Mangocheeks - Thanks, my roommate got them at Ikea :)

Mary - Thank you, I want to try one with marionberries - Oregon Style!

Elra - Rosemary does amazing things!

Helen - Haha, no way! Maybe they refer to it as something else in Canada, eh? I love lemon bars, and if I had it my way, I would totally make them myself as well - since I like them not as sweet and super sour (no correlation to my personality, in general).

Ivy - Oooh Bergamont! That sounds amazing. Yeah, I only pull these drinks out for special occasions as they are pretty strong.
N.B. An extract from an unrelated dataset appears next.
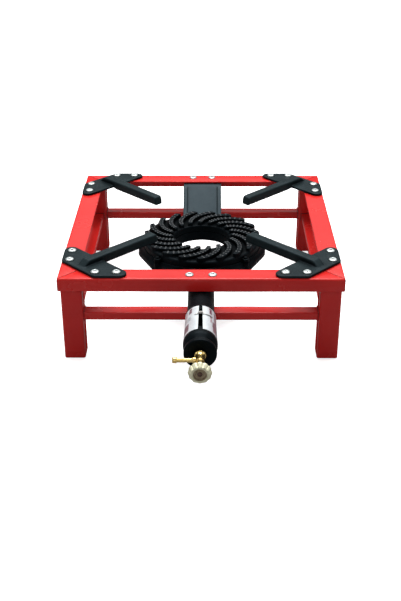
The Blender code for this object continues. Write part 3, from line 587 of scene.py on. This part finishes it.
def top_frame():
    """Four lengths of angle, mitred at the corners, with softened edges along each joint line."""
    low, under = TOP - FLANGE_SIDE, TOP - FLANGE_THICKNESS
    section = fillet([(0, low, 0.8 * MM), (0, TOP, 3 * MM), (FLANGE_TOP, TOP, 1 * MM),
                      (FLANGE_TOP, under, 0.8 * MM), (FLANGE_THICKNESS, under, 2 * MM),
                      (FLANGE_THICKNESS, low, 0.8 * MM)], closed=True)
    for quarter, side in enumerate(SIDES):
        bm = lofted([[(share * (HALF - depth - MITRE_GAP / 2), depth - HALF, height)
                      for depth, height in section] for share in (-1, -0.5, 0, 0.5, 1)])
        bm.faces.ensure_lookup_table()
        for face in bm.faces[-2:]:
            face.material_index = 1
        name = f"top_rail_{side}"
        piece(f"{name}_angle", bevelled(bm, 0.2 * MM, 40), (RED, JOINT_LINE), [name],
              transform=quarter_turn(quarter))


def legs():
    half, radius = LEG_SIDE / 2, 3 * MM
    inner = half - LEG_WALL
    levels = [(half - 1.2 * MM, 0), (half - 0.3 * MM, 0.3 * MM), (half, 1.2 * MM), (half, LEG_TOP - 0.4 * MM),
              (half - 0.4 * MM, LEG_TOP), (inner + 0.3 * MM, LEG_TOP), (inner, LEG_TOP - 0.4 * MM),
              (inner, LEG_WALL)]
    for y_name, y_side in (("front", -1), ("back", 1)):
        for x_name, x_side in (("left", -1), ("right", 1)):
            bm = lofted([[(x, y, height) for x, y in rounded_square(size, size, radius - (half - size) * 0.6)]
                         for size, height in levels])
            name = f"leg_{y_name}_{x_name}"
            piece(f"{name}_tube", bm, RED, [name],
                  location=(x_side * LEG_PLACE, CENTRE_Y + y_side * LEG_PLACE, 0))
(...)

Peter G @ Souvlaki For The Soul said...

The only cello missing from this post is the musical one! Good on you Anna...they look fab! Perfect for a Xmas tipple!

Ruth Abatzoglou said...

Hi Anna,
I loved reading your post and seeing how the cellos you made this summer turned out. They look fabulous! Grandpa will love to hear all about it.

Look forward to seeing you soon.

Kung Food Panda said...

Woah, I think I want to try to make this!

Anna A. said...

Peter - True, I was hoping this would make up for not having any musical instruments :)

Mom - Thanks, I told grandpa about it. Wish I could have brought him some to try!

Danny - You totally should! It's pretty easy - just takes time.